On 14 July, almost six months after the Transparency of Lobbying, Non-party Campaigning and Trade Union Administration Act 2014 became law, the Electoral Commission published 300 pages of guidance on how to comply with it.
There is widespread agreement that the commission was given a very tough job in interpreting the law, but the general – although not universal – view in the charity sector is that the guidance is simultaneously unclear, complex and lacking in detail.
How then can charities avoid the civil or possibly criminal penalties resulting from non-compliance? Alison Talbot, a partner at the law firm Blake Morgan, suggests looking at Charity Commission guidance before that of the Electoral Commission.
"Charities have to be satisfied that what they do is within charity law, so I would direct them toward the commission's generic guidance and its updated Charities, Elections and Referendums guidance," she says. "I think that would be a better first port of call."
The fundamental question the act poses to charities is whether they need to register with the Electoral Commission as non-party campaigners. The answer depends on whether they spend more than a certain amount of money on qualifying public activities that could be reasonably regarded as intended to influence voters.
Many people in the sector say charities would prefer not to register. Rosamund McCarthy, a partner at Bates Wells Braithwaite, agrees: "Most charities are not saying 'tell me, Rosamund, how can I register?'," she says. "Nearly everyone I speak to says they don't want to."
Elizabeth Chamberlain, policy manager at the National Council for Voluntary Organisations, detects the same preference. She says that charities are generally less concerned about the possibility of breaking the rules than the possible reputational impact of registering. "Charities feel that if they get to the point of having to register, they'll be facing questions from the public," she says.
Chamberlain says that charities must keep in mind the fundamentals of charity law and their own charitable objects. "Stick to your regular campaigning activity in pursuit of your charitable objects; do not suddenly start a whole new campaign in the regulated period," she says. "Ministers have been clear that charities that campaigned long term on an issue should not be affected." Political neutrality is key to charity law, Chamberlain says, and charities should be careful to adopt a politically neutral tone, lest they be seen as trying to procure electoral success.
Private or public?
The law's second major test is whether activities are directed at the public. Charities must be aware of the definition of "public", and the distinction between private and supporter communications, Talbot says.
"There is a view that Twitter, LinkedIn and Facebook are aimed at supporters, but that is not the case – the guidance says these are communication with the public," she says. These concepts should be understood at all levels of a charity. "Awareness should not be only at trustee level," she says.

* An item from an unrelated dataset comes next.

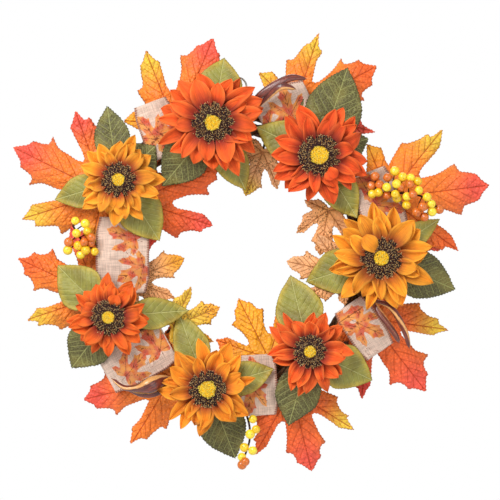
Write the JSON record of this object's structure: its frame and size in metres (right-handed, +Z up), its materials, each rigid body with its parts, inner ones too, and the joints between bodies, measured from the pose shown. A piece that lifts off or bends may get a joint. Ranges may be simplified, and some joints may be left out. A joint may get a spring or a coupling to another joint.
{
  "type": "harvest door wreath",
  "caption": "Round autumn door wreath of artificial sunflowers, maple leaves, green leaves, burlap ribbon, pods and berries on a vine ring with a wire hanging eye.",
  "frame": {"origin": "top of the inside of the hanger's eye, where a door hook bears", "axes": "+Z up as it hangs, front faces -Y towards the room, +X to the viewer's right"},
  "size_m": [0.5615, 0.0923, 0.516],
  "materials": {
    "hanger_wire": "dull annealed wire",
    "grapevine": "matt bark",
    "vine_binding": "matt bark",
    "maple_leaf": "matt embossed polyester",
    "small_maple_leaf": "matt embossed polyester",
    "green_leaf": "matt embossed polyester",
    "gold_petal": "matt polyester",
    "orange_petal": "matt polyester",
    "seed_head": "coarse flock",
    "burlap_ribbon": "open plain weave",
    "seed_pod": "satin, striped",
    "berry": "gloss"
  },
  "bodies": {
    "hanger": {"wire_hanger": "hanger_wire"},
    "wreath": {"vine_strand_1": "grapevine", "vine_strand_2": "grapevine", "vine_strand_3": "grapevine", "vine_strand_4": "grapevine", "vine_binding_left": "vine_binding", "vine_binding_right": "vine_binding", "vine_binding_bottom": "vine_binding", "maple_left_upper": "maple_leaf", "maple_top_left": "maple_leaf", "maple_top_right": "maple_leaf", "maple_right_upper": "maple_leaf", "maple_right_side": "maple_leaf", "maple_right_lower": "maple_leaf", "maple_bottom": "maple_leaf", "maple_left_lower": "maple_leaf", "maple_left_side": "maple_leaf", "maple_inner_bottom": "small_maple_leaf", "maple_inner_upper_left": "small_maple_leaf", "maple_inner_left": "small_maple_leaf", "maple_inner_lower_left": "small_maple_leaf", "maple_inner_right": "small_maple_leaf", "maple_inner_lower_right": "small_maple_leaf", "maple_inner_top": "small_maple_leaf", "leaf_sprig_upper_left": "green_leaf", "sunflower_upper_left_petals": "gold_petal", "sunflower_upper_left_seed_head": "seed_head", "leaf_sprig_top": "green_leaf", "sunflower_top_petals": "orange_petal", "sunflower_top_seed_head": "seed_head", "leaf_sprig_upper_right": "green_leaf", "sunflower_upper_right_petals": "orange_petal", "sunflower_upper_right_seed_head": "seed_head", "leaf_sprig_right": "green_leaf", "sunflower_right_petals": "gold_petal", "sunflower_right_seed_head": "seed_head", "leaf_sprig_lower_right": "green_leaf", "sunflower_lower_right_petals": "orange_petal", "sunflower_lower_right_seed_head": "seed_head", "leaf_sprig_bottom": "green_leaf", "sunflower_bottom_petals": "gold_petal", "sunflower_bottom_seed_head": "seed_head", "leaf_sprig_lower_left": "green_leaf", "sunflower_lower_left_petals": "orange_petal", "sunflower_lower_left_seed_head": "seed_head", "ribbon_upper_left": "burlap_ribbon", "ribbon_left": "burlap_ribbon", "ribbon_lower_left": "burlap_ribbon", "ribbon_bottom": "burlap_ribbon", "ribbon_lower_right": "burlap_ribbon", "ribbon_upper_right": "burlap_ribbon", "ribbon_top": "burlap_ribbon", "pods_top": "seed_pod", "pods_lower_left": "seed_pod", "pods_lower_right": "seed_pod", "berry_spray_right": "berry", "berry_spray_left": "berry", "berry_spray_bottom": "berry"}
  },
  "joints": [
    {"name": "wreath_swing", "type": "hinge", "parent": "hanger", "child": "wreath", "pos_m": [0, 0, -0.0508], "axis": [-1, 0, 0], "range_deg": [0, 15]}
  ]
}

McCarthy says that areas of particular uncertainty in the guidance include the constituency spending limit, the way in which campaigning coalitions are treated and what happens if a particular party adopts a policy that you have championed. "According to the Electoral Commission, the fact that a political party subsequently takes up an issue should mean that it remains unregulated, unless you alter or increase your activity," she says. "However, it is unclear what 'alter or increase' means – does that mean it would be difficult to have any type of reactive strategy?"
McCarthy's firm is one of several organisations – others include the NCVO, the charity leaders group Acevo and the online campaigns platform 38 Degrees – to publicly ask the commission to change its guidance.
A spokesman for the commission says that it has received "largely positive feedback" on its guidance, but acknowledges that some organisations have asked for more detail, including on campaigns that are adopted. "We always said we would produce more factsheets after publication of our guidance if we got a number of enquiries on a topic, and that is what we are doing," he says.
Such uncertainties have silenced some charities, says Chris Priestley, a partner at the law firm Withers. "Lots of my clients are downing tools," he says. "They have taken the view that with the administrative burden of trying to track spend, and the fear of being on the wrong side of the law, the simplest thing is not to campaign."
Others have decided that registering is the way forward. Jessica Metheringham, parliamentary engagement officer at the religious charity Quakers in Britain, says her organisation is likely to register, although it considers the law "unworkable and unenforceable". She also questions the guidance's helpfulness. "The concept of 'members of the public' simply isn't appropriate for a faith organisation," she says.
Dominic Goggins, head of government relations at the Catholic development charity Cafod, says that although the act does not in theory affect the charity, it still entails extra legwork. "We will have to put additional resources into ensuring maximum vigilance around the legislation, and have established a new working group that will report to board level," he says.
Jude Doherty, a policy coordinator at the Directory of Social Change, a charity that provides training and support for the sector, says that, like Cafod, it will not register with the commission. "Hopefully, our example is useful to smaller charities that might be unsure whether they need to," he says.
The DSC has produced a flowchart to help charities decide whether or not to register, accompanied by a disclaimer that it does not constitute legal advice. "Although charities aren't stopped from saying what they want, the trade-off is trudging through 326 pages of guidance notes," says Doherty.
"The new rules are a headache, but you should not let them stop you speaking out."